The weather on February 25—unseasonably warm and clear—was seen as ideal for high voter turnout. A thunderstorm line that passed across the state around 4:30 p.m. only briefly deterred voters from going to the polls. By the time they closed at 8 p.m. 35.3% of all registered voters had cast ballots, well above the 10% who turn out for Delaware special elections on average. It was also more voters, and a greater percentage that had turned out for the 2014 election that Marino had almost won.

When all the votes were counted, Hansen was the clear winner, with 7,110 of the 12,376 votes cast, or 58.1%. Marino's total of 5,127 accounted for 40.8%. Lanzendorfer finished a distant third with 139 votes, 1.1% of the total.

Democrats pointed to more numerical indicators of successful campaigning than just the high turnout. Hansen had outperformed Hall-Long's 2014 total by more than a thousand votes. Her share of the vote, as well, was four percentage points better than that Hillary Clinton had gotten from the district's voters in November's presidential election. The News Journal calculated that Hansen's campaign had spent $102.40 for every vote Hansen had gotten, based purely on the amounts the campaign and First State Strong had reported by the election.

There were two issues on the day of the election. Some voters reported receiving calls that morning saying Hansen had withdrawn from the race. After they were reported to the Department of Elections, they were turned over to the state's Department of Justice for further investigation.

On the other side, Republicans were upset when they learned that some of the voters casting ballots were under the age of 18. State senator Gregory Lavelle, who served as Marino's campaign manager, said this was "outrageous" and filed a complaint of his own when he heard of it by noon that day. However, New Castle County's Election Department explained that state law allows those as young as 16 to register when they receive their driver's licenses, as long as they will be 18 by the next general election.
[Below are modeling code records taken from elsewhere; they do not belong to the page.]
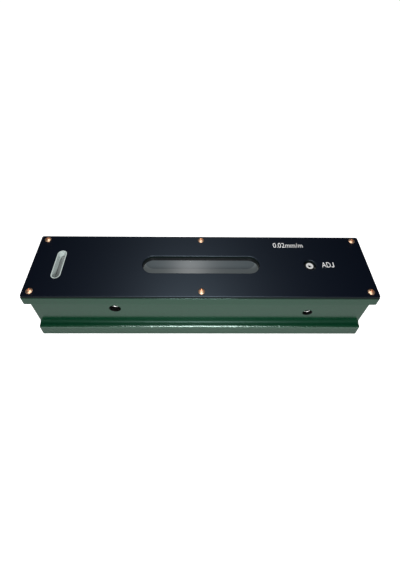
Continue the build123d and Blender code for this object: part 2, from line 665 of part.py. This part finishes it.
def cross_stopper(side):
    outer = CROSS_VIAL_LENGTH / 2
    front, rear = sorted((side * outer, side * (outer - CROSS_STOPPER_LENGTH)))
    bore = CROSS_VIAL_RADIUS - CROSS_VIAL_WALL
    return rod_along_y(bore, front, rear, CROSS_X, CROSS_AXIS_HEIGHT)


def cross_bore_plug():
    """The plug that closes the holder's bore behind the cross vial."""
    front = CROSS_VIAL_LENGTH / 2
    return rod_along_y(CROSS_VIAL_RADIUS, front, HOLDER_LENGTH / 2, CROSS_X, CROSS_AXIS_HEIGHT)


PIECES = {
    "body_casting": body_casting(),
    "cover_plate": cover_plate(),
    "cover_screws": cover_screws(),
    "window_frame": window_frame(),
    "window_pane": window_pane(),
    "pivot_screw_front": pivot_screw(-1),
    "pivot_screw_rear": pivot_screw(1),
    "side_screw_front": side_screw(-1),
    "side_screw_rear": side_screw(1),
    "adjust_bridge": adjust_bridge(),
    "bridge_screws": bridge_screws(),
    "adjust_screw": adjust_screw(),
    "screw_clip": screw_clip(),
    "adjust_spring": adjust_spring(),
    "vial_tube": vial_tube(),
    "pivot_lug": pivot_lug(),
    "adjust_tongue": adjust_tongue(),
    "main_vial": main_vial(),
    "main_vial_liquid": main_vial_liquid(),
    "vial_stopper_left": vial_stopper(-1),
    "vial_stopper_right": vial_stopper(1),
    "vial_bedding_left": vial_bedding(-1),
    "vial_bedding_right": vial_bedding(1),
    "cross_vial_holder": cross_vial_holder(),
    "holder_screws": holder_screws(),
    "cross_vial": cross_vial(),
    "cross_vial_liquid": cross_vial_liquid(),
    "cross_stopper_front": cross_stopper(-1),
    "cross_stopper_rear": cross_stopper(1),
    "cross_bore_plug": cross_bore_plug(),
}

for name, piece in PIECES.items():
    export_step(piece, f"parts/{name}.step")
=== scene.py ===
import json
import math

import bpy
from mathutils import Matrix, Vector


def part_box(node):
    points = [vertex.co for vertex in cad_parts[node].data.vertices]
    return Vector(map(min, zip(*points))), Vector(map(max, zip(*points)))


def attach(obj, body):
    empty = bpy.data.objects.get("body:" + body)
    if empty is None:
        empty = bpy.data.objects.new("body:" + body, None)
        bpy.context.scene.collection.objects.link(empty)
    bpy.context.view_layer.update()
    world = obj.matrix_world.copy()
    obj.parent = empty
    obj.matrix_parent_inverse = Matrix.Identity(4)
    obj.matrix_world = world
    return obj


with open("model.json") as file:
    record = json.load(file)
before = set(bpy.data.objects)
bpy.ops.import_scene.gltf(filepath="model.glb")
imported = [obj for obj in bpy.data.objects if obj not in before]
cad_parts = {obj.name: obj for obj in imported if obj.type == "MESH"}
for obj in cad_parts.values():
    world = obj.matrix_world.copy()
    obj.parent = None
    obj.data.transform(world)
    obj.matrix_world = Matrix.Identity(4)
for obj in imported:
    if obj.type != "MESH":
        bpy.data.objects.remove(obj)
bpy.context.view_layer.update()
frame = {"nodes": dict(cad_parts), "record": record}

MM = 0.001

# Camera, fitted to the plate, window and body edges of the photograph
IMAGE_HEIGHT = 570
FOCAL_PIXELS = 368.53
CENTRE_ROW = 211.4
CAMERA_PLACE = Vector((-4.65, -132.84, 213.78)) * MM
CAMERA_YAW = math.radians(-1.381)
CAMERA_DOWN = math.radians(44.869)
CAMERA_ROLL = math.radians(1.341)
SENSOR = 36.0
NEAR_CLIP = 0.01
FAR_CLIP = 20.0

# Lamps: a small one hangs over the plate, and one in front lights the edge of the flange
LAMP_TARGET = (0, 0, 0.03)
KEY_PLACE = (-0.007, -0.004, 0.275)
KEY_WIDTH = 0.06
KEY_DEPTH = 0.024
KEY_RADIANCE = 80.0
FRONT_PLACE = (0.004, -0.25, 0.18)
FRONT_WIDTH = 0.09
FRONT_DEPTH = 0.05
FRONT_RADIANCE = 62.0

# Room: what mirrors see of it, what lights the object softly, and the white floor
ROOM_LEVEL = 0.01
SOFT_LEVEL = 0.12
FLOOR_SIZE = 8.0
FLOOR_GLOW = 0.94
SHEET_GLOW = 0.02
SHEET_START = 0.25
SHEET_END = 0.5

# Faces of the model that the scene's own pieces and finishes follow
PLATE_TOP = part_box("cover_plate")[1].z
ADJUST_LOW, ADJUST_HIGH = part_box("adjust_screw")
ADJUST_AXIS = (ADJUST_LOW + ADJUST_HIGH) / 2
ADJUST_TOP = ADJUST_HIGH.z
# Painted shade on the adjusting screw: on its collar beyond this radius, and in its socket below
# this depth
ADJUST_PAINTED_SHADE_RADIUS = 2.15 * MM
ADJUST_BLUR = 0.1 * MM
SOCKET_SHADE_DEPTH = 1.2 * MM
PIVOT_SCREWS = ("pivot_screw_front", "pivot_screw_rear")
SIDE_SCREWS = ("side_screw_front", "side_screw_rear")
PIVOT_BORE_RADIUS = 3.4 * MM
SIDE_BORE_RADIUS = 2.9 * MM

# Round edges of the set screws' outer faces; they stand out by a share of their wire's radius
PIVOT_RIM_RADIUS = 2.35 * MM
PIVOT_RIM_WIRE = 0.5 * MM
SIDE_RIM_RADIUS = 1.85 * MM
SIDE_RIM_WIRE = 0.28 * MM
RIM_STAND_OUT = 0.9
RIM_SEGMENTS = 48
RIM_WIRE_SEGMENTS = 10

# Painted reflection on the long pane: it is painted paler outside a slot outline, the window's edge
# as mirrored in the pane
PAINTED_REFLECTION_X = -0.5 * MM
PAINTED_REFLECTION_Y = 6.0 * MM
PAINTED_REFLECTION_HALF = 27.5 * MM
PAINTED_REFLECTION_RADIUS = 6.2 * MM
PAINTED_REFLECTION_BLUR = 0.3 * MM

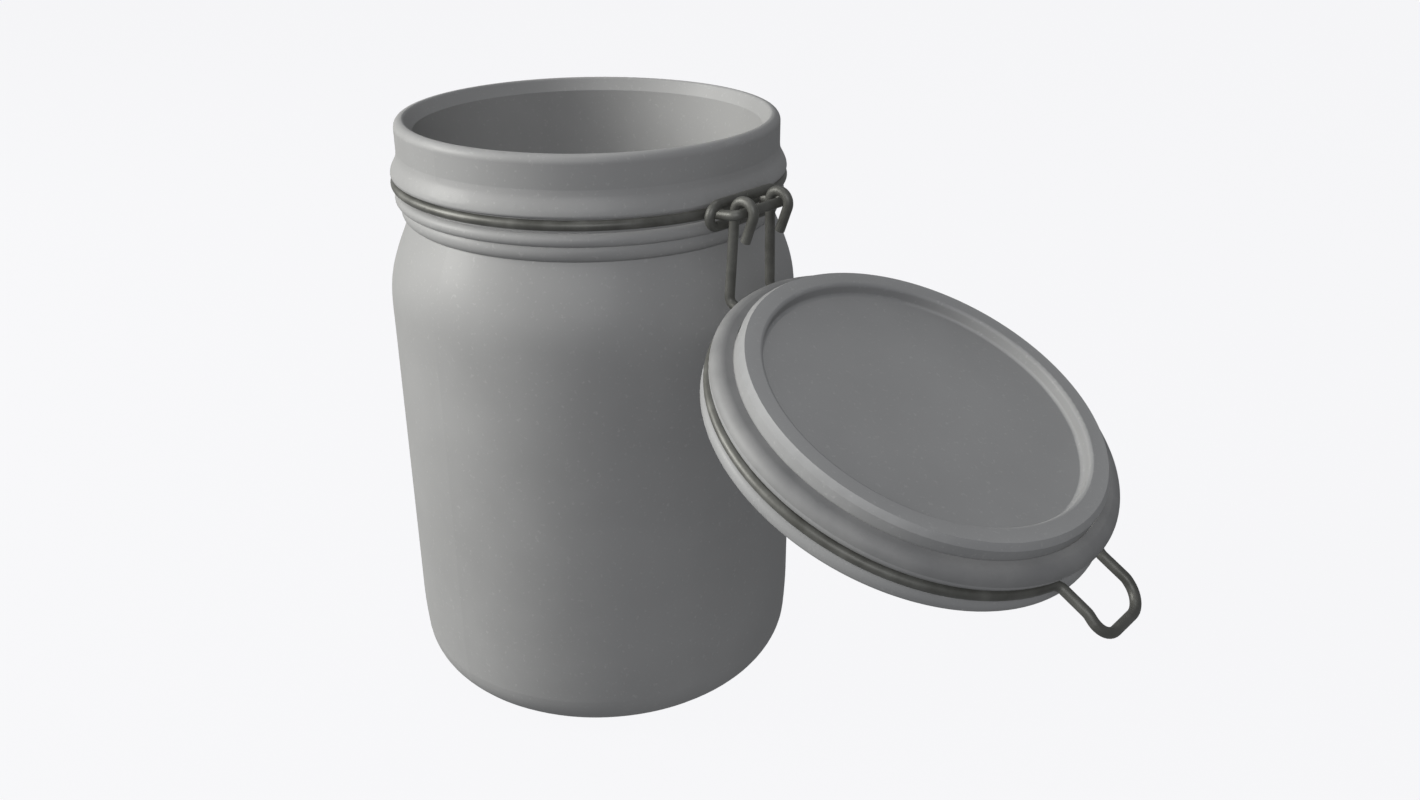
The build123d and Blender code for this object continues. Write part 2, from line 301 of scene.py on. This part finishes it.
AZIMUTH, ELEVATION = math.radians(131.53), math.radians(24.53)
CAMERA_DISTANCE = 0.36
LENS_MM, SENSOR_MM = 31.89, 36.0
outward = Vector(
    (
        math.sin(AZIMUTH) * math.cos(ELEVATION),
        -math.cos(AZIMUTH) * math.cos(ELEVATION),
        math.sin(ELEVATION),
    )
)
target = Vector((-0.326 * JAR_RADIUS, 0.483 * JAR_RADIUS, 0.493 * JAR_HEIGHT))
camera = bpy.data.objects.new("camera", bpy.data.cameras.new("camera"))
scene.collection.objects.link(camera)
camera.data.sensor_width = SENSOR_MM
camera.data.lens = LENS_MM
camera.data.clip_start = 0.01
camera.location = target + outward * CAMERA_DISTANCE
camera.rotation_euler = (-outward).to_track_quat("-Z", "Y").to_euler()
scene.camera = camera


def area_light(name, place, aim, size, power, colour=(1.0, 1.0, 1.0), shadow=True):
    data = bpy.data.lights.new(name, "AREA")
    data.shape = "DISK"
    data.size = size
    data.energy = power
    data.color = colour
    data.use_shadow = shadow
    light = bpy.data.objects.new(name, data)
    scene.collection.objects.link(light)
    light.location = place
    light.rotation_euler = (Vector(aim) - Vector(place)).to_track_quat("-Z", "Y").to_euler()
    return light


# directions as the camera sees them
seen_right = Vector((math.cos(AZIMUTH), math.sin(AZIMUTH), 0.0))
seen_back = Vector((-math.sin(AZIMUTH), math.cos(AZIMUTH), 0.0))
up = Vector((0.0, 0.0, 1.0))
centre = Vector((0.0, 0.25 * JAR_RADIUS, 0.5 * JAR_HEIGHT))

LIGHT_DISTANCE = 1.2
LIGHT_SIZE = 0.60
KEY_WATTS, SIDE_FILL_WATTS, FRONT_FILL_WATTS, TOP_FILL_WATTS = 8.0, 15.0, 4.5, 2.0
SURROUND_STRENGTH = 0.29
key_side, key_height = math.radians(86.0), math.radians(25.0)
key_from = (
    -seen_right * math.sin(key_side) * math.cos(key_height)
    - seen_back * math.cos(key_side) * math.cos(key_height)
    + up * math.sin(key_height)
)
KEY_PLACE = centre + key_from * LIGHT_DISTANCE
KEY_TINT = (1.0, 0.995, 0.955)
area_light("key", KEY_PLACE, centre, LIGHT_SIZE, KEY_WATTS, KEY_TINT)
# fills that cast no shadow, so that the inside and the lee of the lid stay open
area_light("fill", KEY_PLACE, centre, LIGHT_SIZE, SIDE_FILL_WATTS, KEY_TINT, shadow=False)
FILL_TINT = (0.97, 0.98, 1.0)
front_from = (up * 0.55 - seen_back).normalized()
FRONT_PLACE = centre + front_from * LIGHT_DISTANCE
area_light("front", FRONT_PLACE, centre, LIGHT_SIZE, FRONT_FILL_WATTS, FILL_TINT, shadow=False)
TOP_PLACE = centre + seen_back * 0.2 + up * LIGHT_DISTANCE
area_light("top", TOP_PLACE, centre, LIGHT_SIZE, TOP_FILL_WATTS, FILL_TINT, shadow=False)

world = bpy.data.worlds.new("studio")
scene.world = world
world.use_nodes = True
surround = world.node_tree.nodes["Background"]
surround.inputs["Color"].default_value = (0.96, 0.975, 1.0, 1.0)
surround.inputs["Strength"].default_value = SURROUND_STRENGTH
scene.view_settings.view_transform = "Standard"

PAPER = (0.930, 0.930, 0.947)


def unlit_stage(obj, glow, grey):
    """A pale stage surface that shows to the camera and lends the object no light."""
    mat, nodes, link, bsdf = new_material(obj.name)
    bsdf.inputs["Base Color"].default_value = (grey, grey, grey, 1.0)
    bsdf.inputs["Roughness"].default_value = 0.95
    bsdf.inputs["Specular IOR Level"].default_value = 0.0
    bsdf.inputs["Emission Color"].default_value = (*(c * glow for c in PAPER), 1.0)
    bsdf.inputs["Emission Strength"].default_value = 1.0
    obj.data.materials.append(mat)
    obj.visible_diffuse = False
    obj.visible_glossy = False
    obj.visible_transmission = False
    obj.visible_shadow = False


bpy.ops.mesh.primitive_uv_sphere_add(segments=64, ring_count=32, radius=6.0)
backdrop = bpy.context.object
backdrop.name = "studio_backdrop"
unlit_stage(backdrop, 1.0, 0.0)
bpy.ops.mesh.primitive_circle_add(vertices=96, radius=5.0, fill_type="NGON", location=(0, 0, -0.0002))
floor = bpy.context.object
floor.name = "studio_floor"
unlit_stage(floor, 0.975, 0.02)
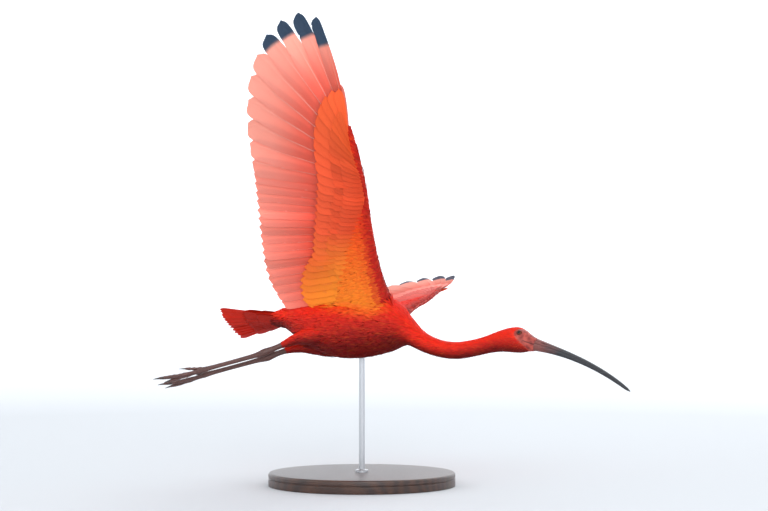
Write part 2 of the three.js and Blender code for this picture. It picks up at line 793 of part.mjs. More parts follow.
function standBase() {
  const profile = [
    new THREE.Vector2(0, 0),
    new THREE.Vector2(BASE_RADIUS - 1, 0),
    new THREE.Vector2(BASE_RADIUS, 1),
    new THREE.Vector2(BASE_RADIUS, BASE_HEIGHT - BASE_EDGE),
    new THREE.Vector2(BASE_RADIUS - 0.3 * BASE_EDGE, BASE_HEIGHT - 0.3 * BASE_EDGE),
    new THREE.Vector2(BASE_RADIUS - BASE_EDGE, BASE_HEIGHT),
    new THREE.Vector2(0, BASE_HEIGHT),
  ];
  const turned = new THREE.LatheGeometry(profile, BASE_SIDES).rotateX(90 * DEGREE);
  return solidOf(turned).subtract(solidOf(rod(GAP)));
}

// Materials and the scene graph

const finish = (color, roughness, metalness = 0) =>
  new THREE.MeshStandardMaterial({ color, roughness, metalness });
const MATERIALS = {
  plumage: finish(0xd32412, 0.85),
  flight: finish(0xf0563a, 0.8),
  bare: finish(0xb5574f, 0.55),
  horn: finish(0x2e2726, 0.4),
  eye: finish(0x120a08, 0.1),
  wood: finish(0x2b211c, 0.45),
  steel: finish(0x9a9a9c, 0.35, 1),
};

function mesh(name, shape, material) {
  const { vertProperties, triVerts } = shape.getMesh();
  const geometry = new THREE.BufferGeometry();
  geometry.setAttribute("position", new THREE.BufferAttribute(vertProperties, 3));
  geometry.setIndex(new THREE.BufferAttribute(triVerts, 1));
  geometry.computeVertexNormals();
  const made = new THREE.Mesh(geometry, MATERIALS[material]);
  made.name = name;
  return made;
}

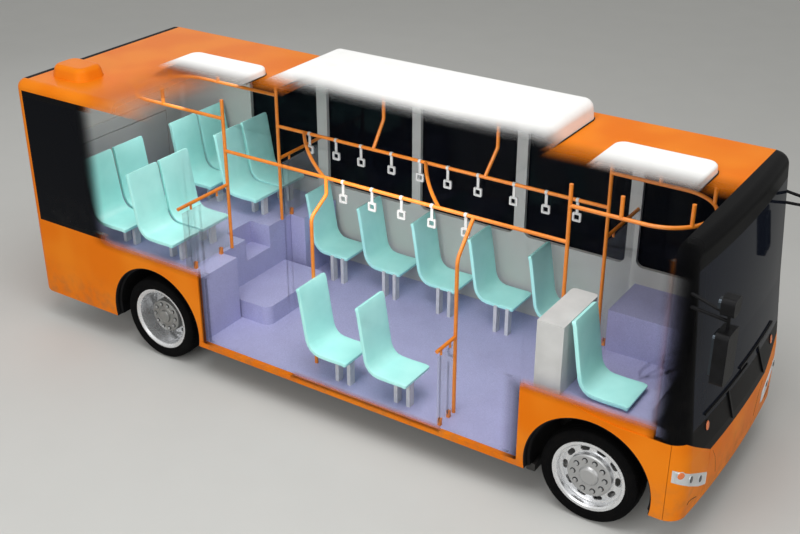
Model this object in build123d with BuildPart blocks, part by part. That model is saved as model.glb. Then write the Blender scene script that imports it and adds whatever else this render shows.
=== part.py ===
from build123d import *
import os
from math import cos, radians, sin

# Electric minibus. Millimetres, +X forward, +Y to the vehicle's left, +Z up.
# The origin is on the ground at the middle of the overall box.

# Overall body
HALF_WIDTH = 1150
SKIRT_Z = 323
ROOF_Z = 2622
ROOF_EDGE_RADIUS = 92
WALL = 50
GLASS = 8
WHEELBASE = 4626
REAR_OVERHANG = 1624
NOSE_REACH = 838
MIRROR_REACH = 990
TAIL_RADIUS = 110
NOSE_RADIUS = 160
NOSE_BOW = 56
SEAM = 4

# Stations along X: the front axle is the datum of every other station
FRONT_AXLE_X = (WHEELBASE + REAR_OVERHANG - MIRROR_REACH) / 2
REAR_AXLE_X = FRONT_AXLE_X - WHEELBASE
TAIL_X = REAR_AXLE_X - REAR_OVERHANG
NOSE_X = FRONT_AXLE_X + NOSE_REACH

# Body sections: height, and how far the nose stands behind its foremost point
NOSE_STATIONS = ((SKIRT_Z, 4), (660, 0), (860, 4), (1540, 68), (ROOF_Z, 150))

# Glass band and its lower edge along the side
WAIST_Z = 1155
FRONT_WAIST_Z = 1028
BAND_TOP_Z = 2526
SWOOP_START_X = FRONT_AXLE_X - 560
SWOOP_END_X = FRONT_AXLE_X + 330
SCREEN_X = FRONT_AXLE_X + 515
SCREEN_SILL_Z = 765
CENTRE_PANEL_HALF = 665
CORNER_PANEL_X = FRONT_AXLE_X + 663

# Floors
FLOOR_Z = 350
FLOOR_THICK = 27
PLATFORM_Z = 1030
PLATFORM_X = REAR_AXLE_X + 376
PLATFORM_THICK = 30
STEP_RISE = 200
STEP_X = PLATFORM_X + 530
NOTCH_DEPTH = 250
NOTCH_HALF = 190
CAB_FLOOR_Z = 610
CEILING_Z = ROOF_Z - WALL

# Wheel arches and the boxes over the front wheels
ARCH_RADIUS = 554
ARCH_Z = 436
BOX_TOP_Z = 1025
BOX_INNER_Y = 500
BOX_REACH = 596
BOX_THICK = 22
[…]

This was in accordance with a 2010 law intended to make it easier for teenagers to vote upon turning 18. "That was not the intent", Lavelle claimed, adding that it seemed to him that the Elections Department decisions seemed to be favoring Hansen, and that the department should have let the legislature know this could happen. He did not know at the time he raised the issue how many under-18 voters had voted, saying he would "wait and see". Marino's lopsided loss turned out to make the issue moot.

After accepting a congratulatory phone call from Biden, Hansen spoke to her supporters at the Odessa fire hall. She again connected the race to national politics. "It was the first chance for voters to declare with one loud voice that we're better than the politics of fear and division", she said. "I think tonight they're hearing us loud and clear in all corners of this country—and certainly in D.C. and in Dover."

Marino did not make a statement or appear publicly. But other Republicans spoke for him and their party. While commending Marino and his campaign for their work, Lavelle admitted "we knew it would not be easy." He conceded that for Democrats, "it absolutely was a national race".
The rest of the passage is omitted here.